Docker Compose allows you to combine multiple Compose configurations into one at runtime. This feature is called "overrides".
Here's a sample Compose definition for a "prod" service:
version: "3.4"
services:
registry-db:
image: ${DOCKER_REPO}/registry-db:${DOCKER_TAG}
expose:
- 5431
env_file:
- ${CONFIG_HOME}/config/registry-db.env
restart: on-failure
user: "postgres:pgsockets"
volumes:
- registry_dbdata:/var/lib/postgresql/data/pgdata
- pg_pgb_sockets:/var/pgsockets
- ${CONFIG_HOME}/config/registry-db.sgadmin.password:/registry-db.sgadmin.password:cached
...
Our production configuration normally includes:
The development Compose file is a mixin on top of the production configuration. For this service, it's:
version: "3.4"
services:
registry-db:
ports:
- "0.0.0.0:5430:5431"
volumes:
- ./src/py/splitgraph/splitgraph:/splitgraph/splitgraph
- ./src/luamods/main:/home/postgres/luamods
- ./src/py/sgr_admin/sgr_admin/embedded/dbs:/home/postgres/pymods
- ./components/registry/registry-db/etc/postgresql:/etc/postgresql
environment:
- SG_LOGLEVEL=DEBUG
This can include:
This lets us avoid repetition in our configuration. We also use this idea to split up different aspects of the stack into separate Compose files. We call these "service groups".
We have runscripts that wrap Compose overrides to give the developer a single script. They can use it to run Compose commands on a service group. The script can inject the "dev" configuration if needed:
#!/usr/bin/env bash -e
if [[ "$1" == "--dev" ]] ; then
DEV=1
shift
fi
export CONFIG_HOME=${CONFIG_HOME-"$PWD"}
exec docker-compose -f docker-compose.prod.yml \\
$( [[ -n $DEV ]] && echo "-f docker-compose.dev.yml" ) \\
-f docker-compose.dbs.build.yml \\
-f docker-compose.dbs.prod.yml \\
$( [[ -n $DEV ]] && echo "-f docker-compose.dbs.dev.yml" ) $@
We deploy Splitgraph using GitLab CI. The deploy process runs in several stages.
First, we use our Makefile (we wrote more about how we use Makefiles in a previous blog post) to build a "deploy bundle". This bundle is self-contained and includes only the files needed to run Splitgraph in production:
We store the actual tag (commit hash) that we're deploying in a .env
file in the bundle that every script sources.
On the server, we have a "deploy home" directory that contains service configuration files.

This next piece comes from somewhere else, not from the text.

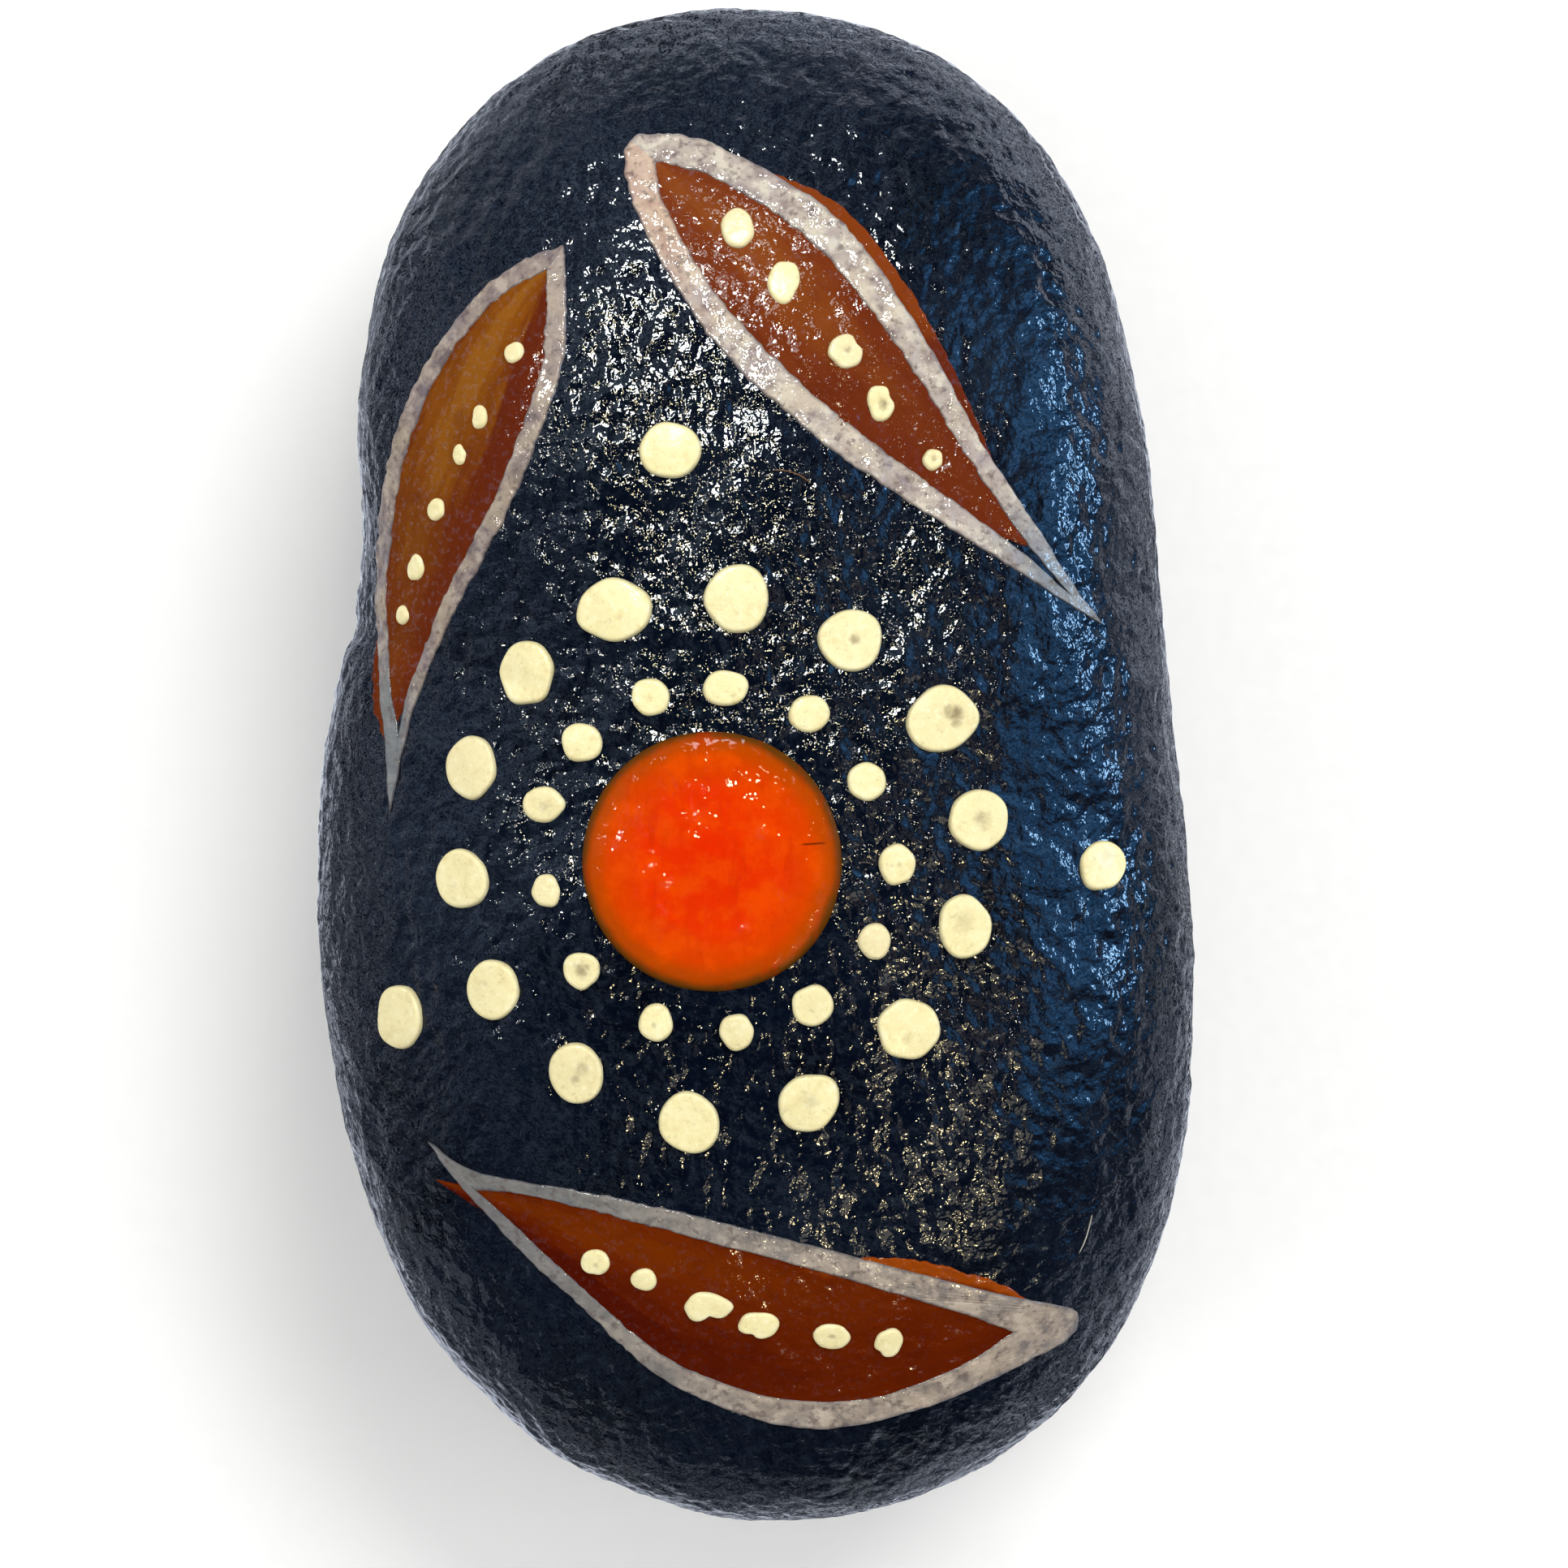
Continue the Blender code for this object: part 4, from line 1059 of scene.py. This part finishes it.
# Lighting the colours and the floor.
area("low_key", 62, -8, 1.0, 0.50, 0.40, 3.3, (1.0, 1.0, 1.0), glossy=False)
area("soft_key", 46, 60, 1.0, 0.62, 0.52, 7.6, (1.0, 0.99, 0.96), glossy=False)
area("left_fill", 62, 195, 1.0, 0.60, 0.50, 4.2, (1.0, 0.99, 0.97), glossy=False)
area("overhead_fill", 0, 0, 1.0, 6.0, 6.0, 0.50, (1.0, 1.0, 1.0), glossy=False)

world = bpy.data.worlds.new("studio")
bpy.context.scene.world = world
world.use_nodes = True
world.cycles_visibility.diffuse = False
world.cycles_visibility.camera = False
nodes, links = world.node_tree.nodes, world.node_tree.links
direction = nodes.new("ShaderNodeTexCoord").outputs["Generated"]
room = noise_node(nodes, links, direction, 7.0, 3, 0.6)
split = nodes.new("ShaderNodeSeparateXYZ")
links.new(direction, split.inputs[0])
# Darkest overhead, brightest half way up the wall behind, and paler underfoot.
level = maths(nodes, links, "MULTIPLY_ADD", split.outputs["Z"], 0.5, 0.5)
walls = ramp(nodes, links, level, (0.0, (0.36, 0.39, 0.46)), (0.47, (0.40, 0.45, 0.55)),
             (0.75, (0.30, 0.39, 0.56)), (0.90, (0.53, 0.66, 0.82)), (0.98, (0.06, 0.08, 0.11)),
             (1.0, (0.010, 0.014, 0.020)))


def facing(off_vertical, azimuth):
    """Cosine between a direction and this one."""
    t, a = math.radians(off_vertical), math.radians(azimuth)
    dot = nodes.new("ShaderNodeVectorMath")
    dot.operation = "DOT_PRODUCT"
    links.new(direction, dot.inputs[0])
    dot.inputs[1].default_value = (math.sin(t) * math.cos(a), math.sin(t) * math.sin(a), math.cos(t))
    return dot.outputs["Value"]


side = ramp(nodes, links, maths(nodes, links, "MULTIPLY_ADD", facing(90, 130), 0.5, 0.5),
            (0.05, 0.22), (0.40, 0.35), (0.62, 0.36), (0.85, 1.3))
low = ramp(nodes, links, maths(nodes, links, "MULTIPLY_ADD", facing(90, 60), 0.5, 0.5),
           (0.07, 0.78), (0.25, 1.22), (0.75, 1.34), (0.93, 2.4))
side = mix(nodes, links, ramp(nodes, links, level, (0.44, 0.0), (0.54, 1.0)), low, side)
patch = ramp(nodes, links, room, (0.39, 0.04), (0.61, 2.1))
sky = mix(nodes, links, 1.0, mix(nodes, links, 1.0, walls, side, "MULTIPLY"), patch, "MULTIPLY")
# Evening blue from the window side, fading out all round it.
blue = ramp(nodes, links, facing(60, 15), (0.825, (0.0, 0.0, 0.0)), (0.91, (0.09, 0.42, 1.00)),
            (0.98, (0.26, 1.05, 2.4)))
glow = mix(nodes, links, 1.0, blue, ramp(nodes, links, room, (0.36, 0.45), (0.62, 1.45)), "MULTIPLY")
sky = mix(nodes, links, 1.0, sky, glow, "ADD")
links.new(sky, nodes["Background"].inputs["Color"])
nodes["Background"].inputs["Strength"].default_value = 1.0

bpy.context.scene.view_settings.view_transform = "Standard"
bpy.context.scene.view_settings.look = "None"

# --------------------------------------------------------------------- camera
camera = bpy.data.objects.new("camera", bpy.data.cameras.new("camera"))
camera.data.lens, camera.data.sensor_width = 100.0, 36.0
camera.data.clip_start, camera.data.clip_end = 0.01, 10.0
camera.location = (1.99 * MM, -1.27 * MM, (WAIST + 288.8) * MM)
bpy.context.scene.collection.objects.link(camera)
bpy.context.scene.camera = camera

It also contains a config.json
file that includes:
The CI script copies the bundle into this directory and extracts it. We keep copies of previous deploy bundles too, each one in a timestamped directory. This means we can roll back to an earlier version in case of a failed deploy by running that bundle's installation script.
The installation script first pulls all required containers from the GitLab CI registry. At this point, it uses the deploy's commit hash as the tag.
The script then retags these containers with a :production
tag. This is to avoid Compose reloading all services on every deploy. If an image's tag (not only the SHA hash) has changed, Compose will treat the service's configuration as changed. Keeping the tag fixed prevents that.
The script then runs the "configurator". It's a container with a Python application that uses Jinja. It uses the bundle's config templates and the config.json
file to regenerate configuration for all services that we run.
We wrote more about the configurator in a previous blog post.
We bind mount configuration into containers. We prefer this to baking it into the image. This lets us make emergency hotfixes without having to go through the CI pipeline.
Next, the installation script runs schema migrations. We check all our migrations into version control and run integration tests on them in CI.
These migrations form part of the "admin" container. We also use this container to run other Splitgraph instance management tasks.
Finally, we implement a lot of Splitgraph functionality as PostgreSQL functions in languages like PL/Python
or PL/Lua
. We package those up as PostgreSQL extensions which we also install at migration time.
We have several service groups that we deploy one after another. We use ./service-runscript.sh up -d
to upgrade most of them. This means that Docker Compose only recreates containers for services with changed specifications. You can read more about this behavior in the Compose documentation.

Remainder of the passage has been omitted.